- _What is needed_: Print the listing that follows, character for character.

⟨

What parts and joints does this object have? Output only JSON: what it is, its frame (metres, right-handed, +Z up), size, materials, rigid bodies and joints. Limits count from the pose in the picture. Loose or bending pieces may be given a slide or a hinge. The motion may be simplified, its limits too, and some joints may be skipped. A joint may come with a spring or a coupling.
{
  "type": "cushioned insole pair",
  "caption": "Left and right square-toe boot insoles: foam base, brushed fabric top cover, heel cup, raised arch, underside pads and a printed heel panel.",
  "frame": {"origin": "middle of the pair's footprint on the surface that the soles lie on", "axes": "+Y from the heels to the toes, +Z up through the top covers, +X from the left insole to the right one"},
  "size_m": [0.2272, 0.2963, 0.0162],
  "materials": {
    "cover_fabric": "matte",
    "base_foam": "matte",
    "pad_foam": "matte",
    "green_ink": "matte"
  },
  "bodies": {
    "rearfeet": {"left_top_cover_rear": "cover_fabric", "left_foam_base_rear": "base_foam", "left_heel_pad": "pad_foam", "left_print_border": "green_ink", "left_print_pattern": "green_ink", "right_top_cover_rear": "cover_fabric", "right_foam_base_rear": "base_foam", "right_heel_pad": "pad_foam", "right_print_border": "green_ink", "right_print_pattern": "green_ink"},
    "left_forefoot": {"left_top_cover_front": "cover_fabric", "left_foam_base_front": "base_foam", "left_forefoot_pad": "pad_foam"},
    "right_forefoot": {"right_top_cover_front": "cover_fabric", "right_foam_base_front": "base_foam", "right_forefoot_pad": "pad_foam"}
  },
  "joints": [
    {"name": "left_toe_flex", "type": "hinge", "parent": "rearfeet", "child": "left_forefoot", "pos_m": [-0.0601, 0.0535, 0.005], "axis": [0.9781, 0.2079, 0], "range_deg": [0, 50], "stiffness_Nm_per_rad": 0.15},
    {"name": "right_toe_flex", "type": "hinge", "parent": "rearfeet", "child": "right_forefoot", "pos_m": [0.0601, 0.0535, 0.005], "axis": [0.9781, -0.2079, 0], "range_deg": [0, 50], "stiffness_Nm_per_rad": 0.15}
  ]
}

⟩

- _Solution to this task_:
What parts and joints does this object have? Output only JSON: what it is, its frame (metres, right-handed, +Z up), size, materials, rigid bodies and joints. Limits count from the pose in the picture. Loose or bending pieces may be given a slide or a hinge. The motion may be simplified, its limits too, and some joints may be skipped. A joint may come with a spring or a coupling.
{
  "type": "cushioned insole pair",
  "caption": "Left and right square-toe boot insoles: foam base, brushed fabric top cover, heel cup, raised arch, underside pads and a printed heel panel.",
  "frame": {"origin": "middle of the pair's footprint on the surface that the soles lie on", "axes": "+Y from the heels to the toes, +Z up through the top covers, +X from the left insole to the right one"},
  "size_m": [0.2272, 0.2963, 0.0162],
  "materials": {
    "cover_fabric": "matte",
    "base_foam": "matte",
    "pad_foam": "matte",
    "green_ink": "matte"
  },
  "bodies": {
    "rearfeet": {"left_top_cover_rear": "cover_fabric", "left_foam_base_rear": "base_foam", "left_heel_pad": "pad_foam", "left_print_border": "green_ink", "left_print_pattern": "green_ink", "right_top_cover_rear": "cover_fabric", "right_foam_base_rear": "base_foam", "right_heel_pad": "pad_foam", "right_print_border": "green_ink", "right_print_pattern": "green_ink"},
    "left_forefoot": {"left_top_cover_front": "cover_fabric", "left_foam_base_front": "base_foam", "left_forefoot_pad": "pad_foam"},
    "right_forefoot": {"right_top_cover_front": "cover_fabric", "right_foam_base_front": "base_foam", "right_forefoot_pad": "pad_foam"}
  },
  "joints": [
    {"name": "left_toe_flex", "type": "hinge", "parent": "rearfeet", "child": "left_forefoot", "pos_m": [-0.0601, 0.0535, 0.005], "axis": [0.9781, 0.2079, 0], "range_deg": [0, 50], "stiffness_Nm_per_rad": 0.15},
    {"name": "right_toe_flex", "type": "hinge", "parent": "rearfeet", "child": "right_forefoot", "pos_m": [0.0601, 0.0535, 0.005], "axis": [0.9781, -0.2079, 0], "range_deg": [0, 50], "stiffness_Nm_per_rad": 0.15}
  ]
}